Für den Kriminologen und Extremismusforscher Dirk Baier von der Zürcher Hochschule für Angewandte Wissenschaften reicht die Herkunft von S. aus dem rechten Milieu als Erklärung nicht aus. „Die Bereitschaft zu einer solchen Tat war wohl latent immer da“, sagt Baier. Um sie auszuführen, musste nach seiner Ansicht jedoch noch etwas anderes dazukommen: die Hetze durch Pegida und andere Gruppen und die zunehmend feindliche Haltung gegenüber Flüchtlingen. „So jemand spürt: Das gesellschaftliche Klima ändert sich, der Rahmen verschiebt sich – und er ist dann bereit zu handeln.“ Untypisch sei, dass S. offenbar allein agierte: „Solche Lonely-Wolf-Typen kennt man sonst eher aus dem Terrorismus.“

 

Sein Ziel erreicht hat der Täter aber glücklicherweise nicht. Henriette Reker, die zuletzt im künstlichen Koma lag, gehe es inzwischen besser, teilte die Stadt Köln gestern mit. „Sie kann zwar nicht reden, ist aber gut ansprechbar und weiß, was um sie herum passiert“, erklärte ein Sprecher. Inzwischen wisse sie auch, dass sie die Wahl zum Oberbürgermeister am Sonntag gewonnen hat.
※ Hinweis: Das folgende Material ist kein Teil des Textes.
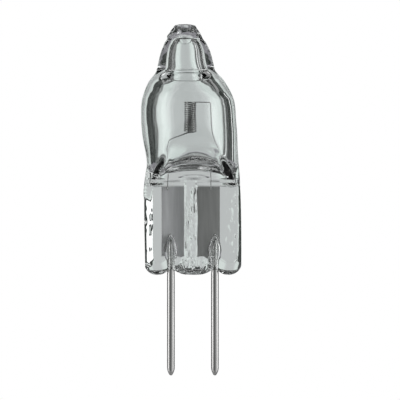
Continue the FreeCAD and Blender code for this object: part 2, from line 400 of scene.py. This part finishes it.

Über ihre Reaktion darauf sagte er nichts.

 

Wann die 58-Jährige ihr neues Amt antreten kann, steht noch nicht fest. Stadtdirektor Guido Kahlen wird sie von heute an vorerst vertreten, Reker selbst liegt noch in der Kölner Universitätsklinik. Der Mann, der sie vor vier Tagen niederstach, sitzt inzwischen in Unter­suchungshaft in der Justizvollzugsanstalt Köln-Ossendorf. Gegen Frank S. ermittelt jetzt der Generalbundesanwalt.